Of the 18 teams who met at Stevens on this Saturday in 2012, only four had two wins each. D-E was one of them. The 18 teams were divided into two groups, one of eight and the other of ten teams. Group 1 had two teams with two wins each: Middlesex 1 with 92 points and Piscataway 1 with 91 points. Group 2 had two teams with two wins each: Middlesex 2 with 96 points and Dwight-Englewood with 93 points. So, depending on how one looks at this, D-E placed either second – with number of wins and points – or third – because the top team from each group debated in the final. But there were also two schools with one win and one tie each with high point scores, too: Ridge 1 and Ridge 2 with 101 and 97 points respectively. Middlesex 1 and Middlesex 2 did the final debate. Middlesex 1 will go to the National Competition in North Carolina at Chapel Hill in the spring of 2013.
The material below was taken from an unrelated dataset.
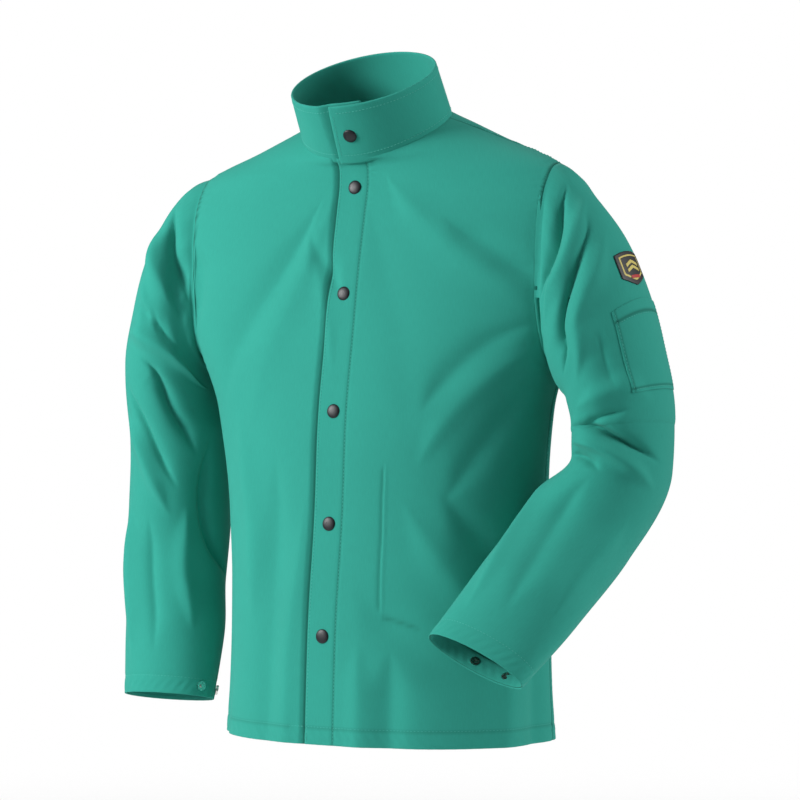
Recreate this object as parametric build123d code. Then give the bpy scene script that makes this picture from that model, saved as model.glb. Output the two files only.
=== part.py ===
from build123d import *
from functools import lru_cache
import math
import os

# Welding jacket, size large, as worn: right sleeve hanging, left sleeve bent forward.
# Millimetres. +Z up, the front faces -Y, the wearer's left is +X. z = 0 is the neck side.

CLOTH = 1.3                # modelled thickness of one ply
PLY_GAP = 0.45             # air between two plies
SEAM_DEG = 96.0            # side and shoulder seams, turned from centre front
ARMHOLE_X = 238.0          # plane of both armholes
FOLD_X = 45.0              # line the placket swings open about
PLACKET_EDGE_X = -19.0     # free edge of the overlap
UNDERLAP_X = 34.0          # free edge of the underlap
UNDERLAP_DEPTH = 8.1       # how far the underlap lies behind the outer ply
CAP_R, CAP_H = 8.2, 3.2    # domed press stud cap
SOCKET_R, SOCKET_H = 6.25, 3.4
STUD_R, NUB_R, NUB_H = 6.0, 2.1, 1.6
STEM_R, POST_R = 1.5, 5.5
SNAP_X = 2.0
SNAP_Z = (-76.0, -202.0, -340.0, -471.0, -601.0)
COLLAR_SNAP_X = 12.0
LEFT_ELBOW_BEND, RIGHT_ELBOW_BEND = 25.0, 45.0

# Torso rings: height, half width, front depth, back depth, centre x, centre y,
# slope back to front, curve of that slope, squareness.
TORSO = (
    (-726, 207, 158, 126, 8, 12, 0.00, 0.0, 2.30),
    (-600, 203, 150, 122, 8, 10, 0.00, 0.0, 2.30),
    (-460, 203, 130, 118, 6, 6, 0.00, 0.0, 2.35),
    (-340, 216, 115, 116, 3, 0, 0.00, 0.0, 2.40),
    (-250, 252, 98, 116, 0, -2, 0.00, 0.0, 2.35),
    (-170, 282, 84, 110, 0, -3, 0.02, 0.0, 2.25),
    (-105, 286, 70, 100, 0, -4, 0.08, 0.0, 2.15),
    (-58, 246, 60, 86, 0, -6, 0.20, -0.0005, 2.05),
    (-24, 164, 58, 76, 0, -9, 0.38, -0.0020, 2.00),
    (2, 96, 62, 74, 0, -14, 0.535, -0.0034, 2.00),
)
COLLAR = (
    (2, 96, 62, 74, 0, -14, 0.535, -0.0034, 2.00),
    (54, 91, 74, 70, 0, -42, 0.55, 0.0, 2.00),
)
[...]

But for us at D-E more important than any of the competition was the actual preparation in ethical thinking and discussion at school and also the consideration we gave to the cases. Finally, the actual formal discussion/dialogue/debate between the two teams at the event deepened our team's thoughts about the ethical problems presented in each of the cases and about the language and concepts we used to address the problems. After the event was over we started to do some self-reflection that took into consideration our own thoughts, feelings, values, language style and conceptual framing of the problems and the event. We'll continue this and deepen it in our Ethics Bowl Club meeting on Monday.